Akabinde, Erdoğan’ın Bakü Zirvesi’nde ‘sıfır atık kampanyaları’ ile ilgili kurmuş olduğu sözleri hatırlatan Perihan Koca, etkisinin binlerce yılda geçmeyen nükleer atıkların bu sıfır atık kampanyasının neresinde olduğunu sordu.  Ardından “Ülkenin dört bir yanını maden lobilerine, enerji lobilerine, nükleer lobilerine peşkeş çekerken bu politikalar gırlayken ‘Sıfır Atık Kampanyası’ gibi kampanyalar bu işin, bu politikaların ya da Erdoğan'ın söylediği sözlerin neresindedir? Sinop Nükleer Santrali için 2 milyon ağaç kesilmişken, Cengiz Holding Kazdağları'nda 1 milyondan fazla ağaç kesmişken, yine üçüncü havalimanı bölgesinde 13 milyondan fazla ağaç kesilmişken iklim krizine yönelik önlemler alma politikası bu işin neresindedir?

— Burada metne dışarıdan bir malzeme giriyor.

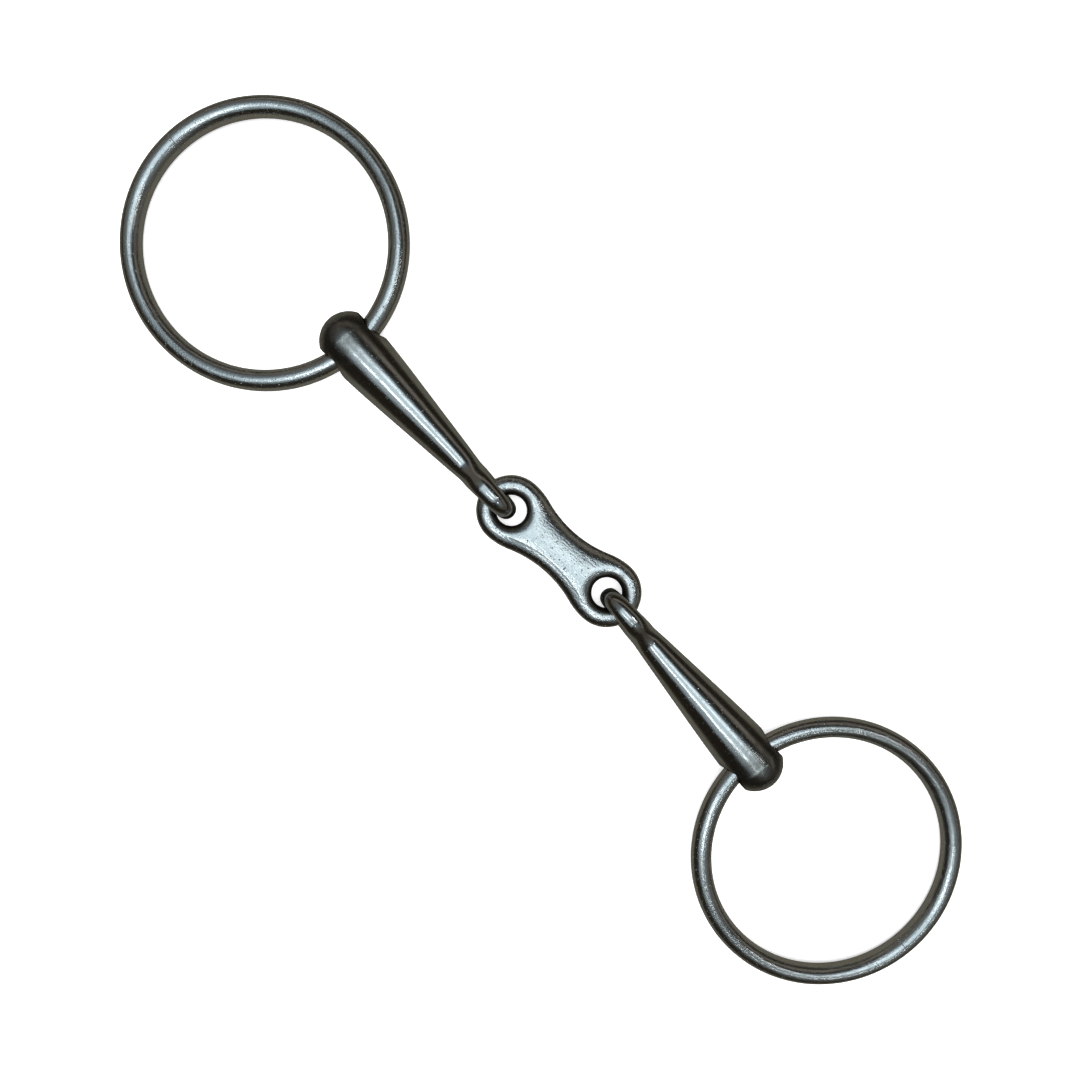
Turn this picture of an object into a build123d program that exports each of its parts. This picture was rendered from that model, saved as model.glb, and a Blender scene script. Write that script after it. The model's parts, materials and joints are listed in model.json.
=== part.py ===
from build123d import *
from math import asin, cos, degrees, pi, radians, sin
import os

# Loose-ring snaffle bit with a French link, lying on a flat surface, in millimetres.
# +X runs along the centre link towards the right cannon, +Z is up from the surface,
# and the origin is on the surface, under the middle of the whole bit.

# Cheek rings
RING_OUTSIDE = 70.2
RING_WIRE = 5.2

# Cannons: round butt with a cross bore, taper, and a loop at the inner end
BUTT_DIAMETER = 14.6
BORE_TO_LOOP = 48.5       # bore axis to the middle of the loop
NOSE_OFFSET = 0.7         # centre of the rounded nose, outboard of the bore axis
BORE_DIAMETER = 8.0
BORE_FLARE = 1.2          # rounding of the bore's two mouths
MID_DIAMETER = 11.2       # taper, 20 mm inboard of the bore
MID_STATION = 20.0
SHANK_DIAMETER = 7.7      # taper, 36 mm inboard of the bore
SHANK_STATION = 36.0
NECK_DIAMETER = 5.0       # where the taper ends inside the loop's bar
LOOP_OUTSIDE = 15.6
LOOP_HOLE = 7.1
LOOP_WIDTH = 5.2
NECK_BLEND = 2.5

# Centre link: a flat plate with an eye at each end and a drawn-in waist
EYE_SPACING = 30.8
EYE_OUTSIDE = 17.2
EYE_HOLE = 7.5
WAIST = 11.9
WAIST_RADIUS = 29.0
LINK_THICKNESS = 4.4
LINK_EDGE = 2.0           # rounding of the outer edges
EYE_EDGE = 1.8            # rounding of the eyes' edges

# How the pieces lie. Headings are compass angles from +X towards +Y, in degrees.
LINK_SIDEWAYS = 1.8       # the link's middle, along +Y from the origin
LINK_HEIGHT = 7.3
CANNON_HEADING = {"left": 173.8, "right": -8.0}
CANNON_ROLL = {"left": 2.0, "right": 4.0}
LOOP_PLAY = {"left": 0.3, "right": 0.7}       # loop centre, outboard of the eye's rim
LOOP_SHIFT = {"left": -0.7, "right": -0.2}   # loop centre, sideways in the eye
RING_HEADING = {"left": 172.2, "right": -9.9}
RING_LEAN = {"left": -1.7, "right": -0.8}
WIRE_SHIFT = 0.4          # ring wire, inboard of the bore axis
WIRE_DROP = {"left": 0.9, "right": 0.75}      # ring wire, below the bore axis

SIDES = {"left": -1, "right": 1}
UP = Vector(0, 0, 1)

ring_radius = (RING_OUTSIDE - RING_WIRE) / 2
butt_radius = BUTT_DIAMETER / 2
loop_radius = LOOP_OUTSIDE / 2
loop_middle = (LOOP_OUTSIDE + LOOP_HOLE) / 4
loop_bar = (LOOP_OUTSIDE - LOOP_HOLE) / 2
rim_middle = (EYE_OUTSIDE + EYE_HOLE) / 4


def heading(angle):
    """Level unit vector at a compass angle."""
    return Vector(cos(radians(angle)), sin(radians(angle)), 0)


def cannon_plane(side):
    """Origin at the bore, x towards the loop, y along the bore, z up."""
    outward = heading(CANNON_HEADING[side])
    sideways = UP.cross(outward) * SIDES[side]
    eye = Vector(SIDES[side] * EYE_SPACING / 2, LINK_SIDEWAYS, 0)
    loop = eye + outward * (rim_middle + LOOP_PLAY[side]) + sideways * LOOP_SHIFT[side]
    bore = loop + outward * BORE_TO_LOOP
    inward = (loop + UP * loop_radius) - (bore + UP * butt_radius)
    lift = inward.cross(UP).cross(inward)
    lift = lift.rotate(Axis((0, 0, 0), inward), CANNON_ROLL[side])
    return Plane(origin=bore + UP * butt_radius, x_dir=inward, z_dir=lift)


def ring_plane(side):
    """Origin at the ring's centre, x towards its far side, z along its axis."""
    bore = cannon_plane(side)
    wire = bore.origin + bore.x_dir * WIRE_SHIFT - UP * WIRE_DROP[side]
    # the pitch that lets the low side of the leaning ring touch the surface
    drop = (wire.Z - RING_WIRE / 2) / ring_radius
    lean = sin(radians(RING_LEAN[side]))
    pitch = degrees(asin((drop * drop - lean * lean) / (2 * drop)))
    outward = heading(RING_HEADING[side])
    far = outward.rotate(Axis((0, 0, 0), UP.cross(outward)), pitch)
    axis = UP.rotate(Axis((0, 0, 0), UP.cross(outward)), pitch)
    axis = axis.rotate(Axis((0, 0, 0), far), RING_LEAN[side])
    return Plane(origin=wire + far * ring_radius, x_dir=far, z_dir=axis)


def make_ring(side):
    """Round wire bent into a closed ring."""
    place = ring_plane(side)
    section = Plane(origin=place.origin, x_dir=place.x_dir, z_dir=place.y_dir)
    with BuildPart() as ring:
        with BuildSketch(section):
            with Locations((ring_radius, 0)):
                Circle(RING_WIRE / 2)
        revolve(axis=Axis(place.origin, place.z_dir))
    ring.part.label = f"{side}_ring"
    return ring.part


def make_cannon(side):
    """Solid arm: nose and taper turned about x, loop turned about the loop's own axis."""
    place = cannon_plane(side)
    loop_centre = place.from_local_coords((BORE_TO_LOOP, 0, 0))
    neck_end = BORE_TO_LOOP - loop_middle
    flare_start = butt_radius - BORE_FLARE
    bore_radius = BORE_DIAMETER / 2
    mouth_radius = bore_radius + BORE_FLARE
    neck_slope = (NECK_DIAMETER - SHANK_DIAMETER) / 2 / (neck_end - SHANK_STATION)

    with BuildPart() as cannon:
        with BuildSketch(place):
            with BuildLine():
                nose = JernArc(
                    start=(-NOSE_OFFSET - butt_radius, 0),
                    tangent=(0, 1),
                    radius=butt_radius,
                    arc_size=-90,
                )
                taper = Spline(
                    nose @ 1,
                    (MID_STATION, MID_DIAMETER / 2),
                    (SHANK_STATION, SHANK_DIAMETER / 2),
                    (neck_end, NECK_DIAMETER / 2),
                    tangents=[(1, 0), (1, neck_slope)],
                )
                end = Line(taper @ 1, (neck_end, 0))
                Line(end @ 1, nose @ 0)
            make_face()
        revolve(axis=Axis(place.origin, place.x_dir))

        with BuildSketch(place):
            with Locations((neck_end, 0)):
                Ellipse(loop_bar / 2, LOOP_WIDTH / 2)
        revolve(axis=Axis(loop_centre, place.y_dir))

        # the seam where the taper runs into the loop is blended
        seam = []
        for edge in cannon.edges():
            station = place.to_local_coords(edge.center()).X
            if neck_end - loop_bar < station < neck_end + 1:
                seam.append(edge)
        fillet(seam, radius=NECK_BLEND)

        # cross bore for the ring, its mouths rounded over
        with BuildSketch(place):
            with BuildLine():
                near = RadiusArc((mouth_radius, -butt_radius), (bore_radius, -flare_start), -BORE_FLARE)
                wall = Line(near @ 1, (bore_radius, flare_start))
                far = RadiusArc(wall @ 1, (mouth_radius, butt_radius), -BORE_FLARE)
                Polyline(far @ 1, (0, butt_radius), (0, -butt_radius), near @ 0)
            make_face()
        revolve(axis=Axis(place.origin, place.y_dir), mode=Mode.SUBTRACT)
    cannon.part.label = f"{side}_cannon"
    return cannon.part


def make_link():
    """Flat plate: waist, shoulder and eye arcs that run into one another."""
    eye_x = EYE_SPACING / 2
    eye_radius = EYE_OUTSIDE / 2
    rise = WAIST / 2 + WAIST_RADIUS - eye_radius
    shoulder_radius = (eye_x**2 + rise**2 - WAIST_RADIUS**2) / (2 * (WAIST_RADIUS - rise))
    turn = degrees(asin(eye_x / (WAIST_RADIUS + shoulder_radius)))

    with BuildPart() as link:
        with BuildSketch(Plane((0, LINK_SIDEWAYS, LINK_HEIGHT))):
            with BuildLine():
                waist = JernArc((0, WAIST / 2), (1, 0), WAIST_RADIUS, turn)
                shoulder = JernArc(waist @ 1, waist % 1, shoulder_radius, -turn)
                JernArc(shoulder @ 1, shoulder % 1, eye_radius, -90)
                mirror(about=Plane.YZ)
                mirror(about=Plane.XZ)
            make_face()
            with Locations((-eye_x, 0), (eye_x, 0)):
                Circle(EYE_HOLE / 2, mode=Mode.SUBTRACT)
        extrude(amount=LINK_THICKNESS / 2, both=True)
        rims = link.edges().group_by(Axis.Z)[0] + link.edges().group_by(Axis.Z)[-1]
        eyes = [edge for edge in rims if abs(edge.length - pi * EYE_HOLE) < 0.01]
        outside = [edge for edge in rims if abs(edge.length - pi * EYE_HOLE) >= 0.01]
        fillet(outside, radius=LINK_EDGE)
        fillet(eyes, radius=EYE_EDGE)
    link.part.label = "french_link"
    return link.part


pieces = [make_link()]
for side in SIDES:
    pieces.append(make_cannon(side))
    pieces.append(make_ring(side))

os.makedirs("parts", exist_ok=True)
for piece in pieces:
    export_step(piece, f"parts/{piece.label}.step")
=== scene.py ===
import json
from math import asin, cos, pi, radians, sin

import bpy
import numpy as np
from mathutils import Matrix, Vector


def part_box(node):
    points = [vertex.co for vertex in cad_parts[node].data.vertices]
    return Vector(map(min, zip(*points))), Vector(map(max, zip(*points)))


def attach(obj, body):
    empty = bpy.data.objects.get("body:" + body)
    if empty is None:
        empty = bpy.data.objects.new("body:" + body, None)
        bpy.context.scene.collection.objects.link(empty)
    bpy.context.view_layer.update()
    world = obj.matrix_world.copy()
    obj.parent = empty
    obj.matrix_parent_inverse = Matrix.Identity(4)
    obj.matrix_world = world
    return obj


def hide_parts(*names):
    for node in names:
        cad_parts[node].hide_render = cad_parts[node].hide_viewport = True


# Polished, lightly worn stainless steel snaffle bit. The CAD frame gives every place: the joints
# give the bores, the mounts give the rings, and the node boxes give the link. Blender replaces
# each node with a finer, softer-edged mesh of the same size. Lengths here are in millimetres
# until a mesh is made.
MM = 0.001

# Cheek rings
RING_RADIUS = 32.5        # middle of the wire
WIRE_RADIUS = 2.6
RING_STEPS = 720          # mesh points round the ring
WIRE_STEPS = 40           # mesh points round the wire
WIRE_WAVES = 5            # the wire is a little out of round, so many times round the ring
WIRE_UNEVENNESS = 0.004   # by this share of its radius

# Cannons, measured from the bore axis towards the loop
BUTT_RADIUS = 7.3
NOSE_CENTRE = -0.7
TAPER_START = 7.64        # radius of the taper's cone carried back to the bore axis
TAPER_SLOPE = 0.105
SHOULDER_BLEND = 1.6
ARM_LENGTH = 48.5         # bore axis to loop centre
LOOP_RADIUS = 5.675       # middle of the loop's bar
LOOP_DEPTH = 2.125        # half of the bar, measured in the loop's plane
LOOP_CROWN = 2.65         # half of the bar across the plane, at the top
LOOP_THINNING = 0.3       # how much narrower the bar is at its far tip
LOOP_FLATTENING = 0.45    # how much lower the loop's top is than a full circle's
NECK_START = 36.0         # from here the arm is thinner than the taper's cone
NECK_THINNING = 0.25      # by this much one run further on, and four times this at two runs
NECK_RUN = 7.0
NECK_LIFT_START = 39.4    # from here the neck grows taller towards the loop
NECK_LIFT = 0.69          # by this much for each millimetre along
NECK_LIFT_EASE = 1.0
NECK_BLEND = 1.4          # rounding where the neck runs into the loop
ARM_END = 46.2            # where the arm stops, inside the loop's bar
ARM_END_BLEND = 2.0
HOLE_RELEASE = 2.0        # what keeps the hole open fades this fast beyond the bar's middle
BORE_RADIUS = 3.95
MOUTH_BLEND = 1.1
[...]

Radyoaktivitenin ölümcül zararlarından bahsediyoruz, bir yıkım gerçekliğinden, yaşamsal bir tehditten bahsediyoruz. Yıllarca sadece üç kuşak, beş kuşak değil, yüzlerce kuşağın ölümünden bahsediyoruz ama siz ülkenin her bir karış toprağını peşkeş çekmekte ısrar ediyorsunuz. Resmen enerji şirketleri, maden şirketleri, fosil yakıt şirketleri sizi parmağında oynatıyor” ifadelerini kullandı.